Stanford lecturer earns fellowship from National Endowment for the Arts
The National Endowment for the Arts recently awarded AUSTIN SMITH, a Jones lecturer in the English Department at Stanford, with a creative writing fellowship.
Smith, a former Wallace Stegner fellow, was one of 36 writers nationwide who received the 2018 Creative Writing Fellowship, according to the National Endowment for the Arts.
The annual fellowship provides funding to support different types of writing. This year’s award, which gave $25,000 to each of the recipients, focused on supporting works of fiction and creative nonfiction.
Smith was selected from nearly 1,700 eligible applicants. He has written poems and short stories that have appeared in The New Yorker, Harper’s Magazine, Poetry Magazine, Yale Review and other publications. His first collection of poems, Almanac, was chosen for the Princeton Series of Contemporary Poets. His next collection, Flyover Country, is scheduled to be published in 2018.
Smith has been at Stanford for more than six years, and he teaches courses in poetry, fiction, environmental literature and documentary journalism.

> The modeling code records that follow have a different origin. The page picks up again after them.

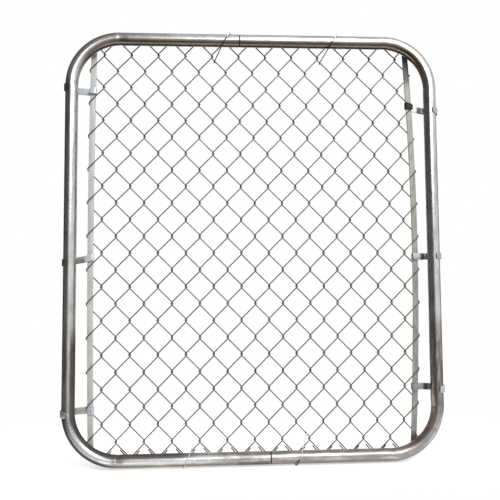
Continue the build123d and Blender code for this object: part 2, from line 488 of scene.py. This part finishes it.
for side, middle in (("left", left_bar), ("right", right_bar)):
    path = []
    for k in range(BAR_STEPS + 1):
        z = MID_Z - HALF_BAR + 2 * HALF_BAR * k / BAR_STEPS
        path.append(Vector((middle(z), FABRIC_Y, z)))
    piece = strap_sweep(f"bar_{side}", path, Vector((1, 0, 0)), BAR_W / 2, BAR_T / 2, BAR_CORNER)
    dress(piece, f"tension_bar_{side}", "tension_bar")


def clip(name, stile, inward, middle, lap, drop, z):
    """A strap from its paddle on the stile, round the stile's back and folded over the bar."""
    inset = abs(middle(z) - stile)
    spread = CLIP_W / 2 + drop * BAR_W / inset
    insets = [abs(middle(z + end) - stile) for end in (-spread, spread)]
    wrap = TUBE_R + CLEAR + CLIP_T / 2
    stack = DEPTH + REACH + CLEAR + CLIP_T / 2
    edge = BAR_W / 2 + CLEAR + CLIP_T / 2
    fold = max(insets) + edge
    knee = min(insets) - BAR_W / 2 - BAR_GAP - 2 * REACH - CLIP_T
    behind = FABRIC_Y + stack
    before = FABRIC_Y - stack
    slope = atan2(behind, knee) - asin(wrap / hypot(behind, knee))
    facing = radians(270 - PADDLE_ANGLE)
    end_x = wrap * cos(facing) - PADDLE_REACH * sin(facing)
    end_y = wrap * sin(facing) + PADDLE_REACH * cos(facing)
    paddle = [(end_x, end_y, 0), (-wrap, -wrap * tan((facing - pi) / 2), 0), (-wrap, 0, 0)]
    hug = []
    for k in range(1, HUG_STEPS + 1):
        a = pi + (slope - pi / 2) * k / HUG_STEPS
        hug.append(Vector((wrap * cos(a), wrap * sin(a), 0)))
    over = [hug[-1], (knee, behind, 0), (fold, behind, 0), (fold, before, 0), (fold - lap, before, 0)]
    smooth = rounded(paddle, PADDLE_BEND, turn_step=0.2) + hug[:-1]
    smooth += rounded(over, FOLD_BEND, turn_step=0.25)
    dense = []
    for a, b in zip(smooth, smooth[1:]):
        count = max(1, int((b - a).length / CLIP_STEP))
        dense += [a.lerp(b, k / count) for k in range(count)]
    dense.append(smooth[-1])
    points = [Vector((stile + inward * p.x, p.y, z + drop * (p.x / inset - 1))) for p in dense]
    return strap_sweep(name, points, Vector((0, 0, 1)), CLIP_W / 2, CLIP_T / 2, CLIP_CORNER, CLIP_END)


STILES = [
    ("left", 0.0, 1, left_bar, LEFT_LAPS, LEFT_DROPS, LEFT_RISES),
    ("right", RIGHT, -1, right_bar, RIGHT_LAPS, RIGHT_DROPS, RIGHT_RISES),
]
for place, number in CLIP_ROWS.items():
    for side, stile, inward, middle, laps, drops, rises in STILES:
        z = row(number - rises[place])
        piece = clip(f"strap_{side}_{place}", stile, inward, middle, laps[place], drops[place], z)
        dress(piece, f"clip_{side}_{place}", "strap_clip")


# Tie wires
def tie(name, number, near_row, rail, upward, lean):
    """A wire hooked on a strand beside a knuckle and wrapped round the rail."""
    number += (number + near_row) % 2
    knuckle_x = column(number, row(near_row))
    strand = atan2(PITCH - RISE, (column(1, MID_Z) - column(0, MID_Z)) + 2 * HOOK)
    hook_x = knuckle_x + upward * (-HOOK + TIE_HOOK * cos(strand))
    hook_z = row(near_row) - upward * (RISE / 2 + TIE_HOOK * sin(strand))
    rail_x = hook_x + (rail - hook_z) * tan(radians(lean))
    leaning = Vector((upward * sin(radians(lean)), 0, upward * cos(radians(lean))))
    across = Vector((0, 1, 0))
    origin = Vector((rail_x, 0, rail))
    wrap = TUBE_R + CLEAR + TIE_R
    stretch = 1 / cos(radians(lean))
    reach = REACH + TIE_HOOK_GAP + TIE_R
    hook_at = -abs(rail - hook_z) * stretch
    hook_side = BACK_Y - reach
    to_hook = hypot(hook_side, (hook_at - reach) / stretch)
    leaving = atan2((hook_at - reach) / stretch, hook_side) - acos(wrap / to_hook)
    corner = tan((pi + leaving) / 2)
    end = radians(TIE_END)
    top = tan(pi / 4 - end / 2)
    flat = [
        (wrap * cos(end), wrap * sin(end) * stretch),
        (wrap * top, wrap * stretch),
        (-wrap, wrap * stretch),
        (-wrap, -wrap * corner * stretch),
        (hook_side, hook_at - reach),
        (BACK_Y + reach, hook_at - reach),
        (BACK_Y + reach, hook_at + reach / 2),
    ]
    points = [origin + across * u + leaning * v for u, v in flat]
    path = rounded(points, [TIE_BEND] * 3 + [TIE_HOOK_BEND] * 2, turn_step=0.12)
    return round_sweep(name, path, SHOWN_TIE_R, TIE_SIDES)


for edge, ties, near_row, rail, upward, lean in (
        ("top", TOP_TIES, 1, HIGH, 1, TOP_LEAN),
        ("bottom", BOTTOM_TIES, ROWS - 1, LOW, -1, BOTTOM_LEAN)):
    for side, number in ties.items():
        piece = tie(f"tie_wire_{edge}_{side}", number, near_row, rail, upward, lean)
        dress(piece, f"tie_{edge}_{side}", "tie_wire")

for piece, _ in dressed:
    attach(piece, "root")


# Node graphs
def grey(value):
    return (value, value, value)


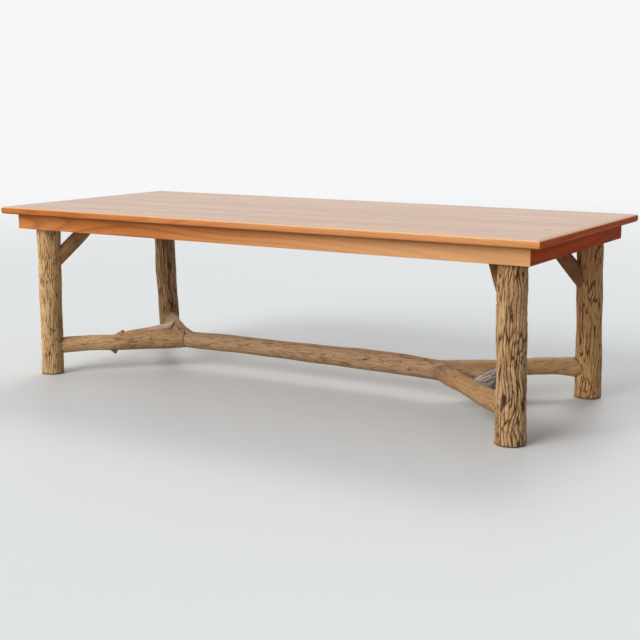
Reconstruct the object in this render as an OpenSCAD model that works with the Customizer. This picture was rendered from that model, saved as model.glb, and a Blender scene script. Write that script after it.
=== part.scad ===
/* [Table] */
// Overall length of the table along X
table_l = 2440; // [2200:20:3000]
// Overall width of the table along Y
table_w = 1080; // [960:20:1300]
// Overall height from the floor to the top surface
table_h = 740; // [700:5:780]

/* [Top] */
// Thickness of the top
top_t = 30; // [26:1:40]
// Number of boards glued side by side
board_count = 8; // [6:1:10]
// Width of the mitred edging
edging_w = 22; // [18:1:40]
// Radius of the edging's upper arris
edging_round = 9; // [4:0.5:12]
// Radius of the edging's lower arris
edging_ease = 10; // [1:0.5:12]
// Thickness of the tongue round the glued panel
tongue_t = 8; // [5:1:12]
// Length of the tongue in the edging's groove
tongue_l = 9; // [5:1:12]

/* [Apron] */
// Height of the apron boards
apron_h = 65; // [50:1:90]
// Thickness of the apron boards
apron_t = 24; // [18:1:32]
// How far the top overhangs the apron
overhang = 50; // [30:2:70]
// Side of the three-cornered glue blocks behind the apron
block_w = 24; // [16:1:30]
// Length of the glue blocks
block_l = 120; // [60:10:160]

/* [Underside] */
// Thickness of the end cleats and the cross battens
cleat_t = 28; // [22:1:36]
// Width of the end cleats that carry legs and braces
cleat_w = 258; // [240:2:300]
// Width of the cross battens
batten_w = 90; // [60:5:140]
// Number of cross battens between the end cleats
batten_count = 3; // [1:1:5]

/* [Legs] */
// Distance of the leg centres from the edges of the top
leg_inset = 137; // [134:1:150]
// Diameter of the front left leg at the floor
leg_fl_foot_d = 98; // [80:1:130]
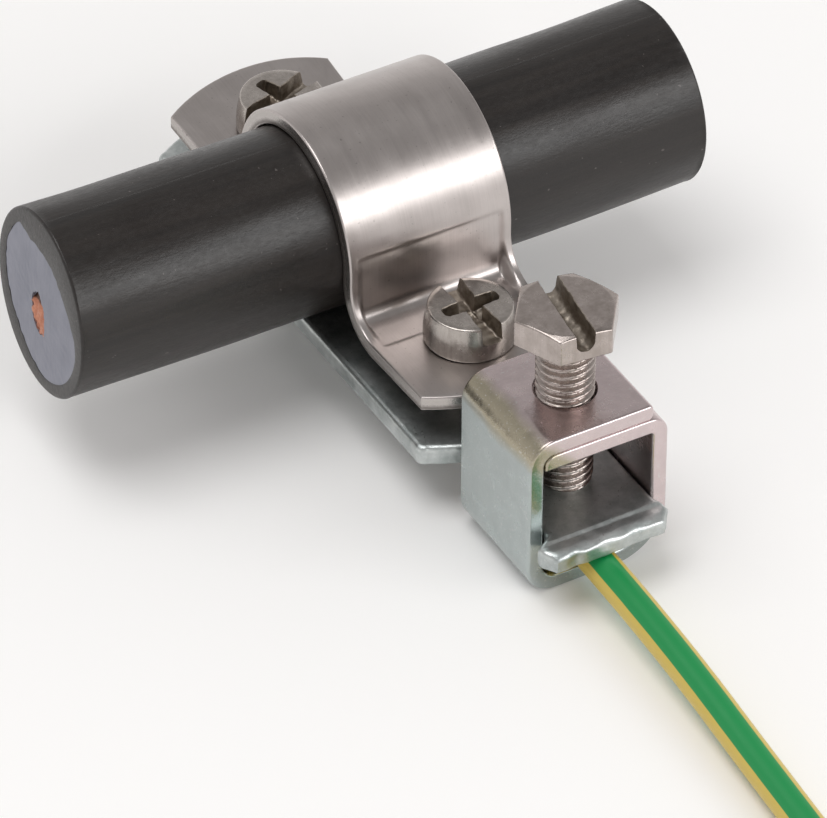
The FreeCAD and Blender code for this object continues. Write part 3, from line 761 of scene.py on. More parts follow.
@dataclass(frozen=True)
class StripedCover(Finish):
    """The earth wire's PVC cover: glossy green with a yellow stripe on each side."""

    green: str = "#0f8c49"
    yellow: str = "#ccb24f"
    stripe_start: float = 0.663
    turn: float = 15.5
    noises: ClassVar[dict[str, Noise]] = {"wobble": Noise(5.0, detail=2.0, rough=0.5)}
    bumps: ClassVar[tuple] = (("wobble", 0.15, 0.2),)

    def paint(self, tree: bpy.types.NodeTree, noise: dict, note: Socket, place: Socket) -> dict:
        """The note is (cosine, sine of the angle round the wire, length)."""
        turn = math.radians(self.turn)
        axis = (math.cos(turn) / MM, -math.sin(turn) / MM, 0.0)
        sideways = add(tree, "VectorMath", {"operation": "DOT_PRODUCT"}, "Value", n0=note, n1=axis)
        away = add(tree, "Math", {"operation": "ABSOLUTE"}, n0=sideways)
        edge = add(tree, "Math", MULTIPLY_ADD, n0=noise["wobble"], n1=0.03, n2=away)
        stripe = add(tree, "MapRange", Value=edge, From_Min=self.stripe_start, From_Max=self.stripe_start + 0.03)
        colour = add(tree, "Mix", MIX, 2, Factor=stripe, n6=self.green, n7=self.yellow)
        return {"IOR": 1.52, "Base_Color": colour, "Roughness": 0.36}


@dataclass(frozen=True)
class PaleFloor(Finish):
    """A matt, nearly white studio floor."""

    colour: str = "#fdfcfb"

    def paint(self, tree: bpy.types.NodeTree, noise: dict, note: Socket, place: Socket) -> dict:
        """One even tone."""
        return {"Base_Color": self.colour, "Roughness": 0.9}


def dress(piece: bpy.types.Object, *finishes: Finish) -> None:
    """Gives a piece its materials, one for each finish."""
    piece.data.materials.clear()
    for finish in finishes:
        known = bpy.data.materials.get(finish.name)
        piece.data.materials.append(known or finish.material())


def seat(piece: bpy.types.Object, body: str, slot: str, *nodes: str) -> bpy.types.Object:
    """Lets a piece ride on its body in place of its nodes, and logs it.

    Args:
        piece: the finished piece.
        body: the body that it moves with.
        slot: the record's material slot; not used.
        *nodes: the nodes that it replaces.

    Returns:
        The piece.
    """
    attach(piece, body)
    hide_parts(*nodes)
    LOG.info("%s rides on %s, %d faces", piece.name, body, len(piece.data.polygons))
    return piece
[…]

Smith said he was on the Stanford campus, struggling to make the copying machine work properly in order to print out materials for his class, when he got a call from the National Endowment for the Arts.
“It was a really heartwarming moment,” Smith said. “The person who called me was really, really excited. And in this particular year, with the NEA’s funding being threatened during the federal budget process, I felt very honored to receive this fellowship.”
Smith, who grew up on a family dairy farm in northwestern Illinois, holds a bachelor’s degree from the University of Wisconsin-Madison, a master’s degree from the University of California, Davis, and a master’s in fine arts degree from the University of Virginia.
Since 1967, the National Endowment for the Arts has awarded more than 3,400 creative writing fellowships worth $46 million. Many American recipients of the National Book Award, National Book Critics Circle Award and the Pulitzer Prize in Poetry and Fiction were recipients of NEA fellowships early in their careers, according to the agency.
Smith said the fellowship will help fund his work on a novel about the rural Midwest, a subject he often writes about.
“I’m constantly fascinated with farmers and their life,” said Smith, whose father was a farmer and a poet. “Although my parents sold their farm in 2007, I continue to dwell on it in my imagination. For some reason, that’s the place I return to when I write.”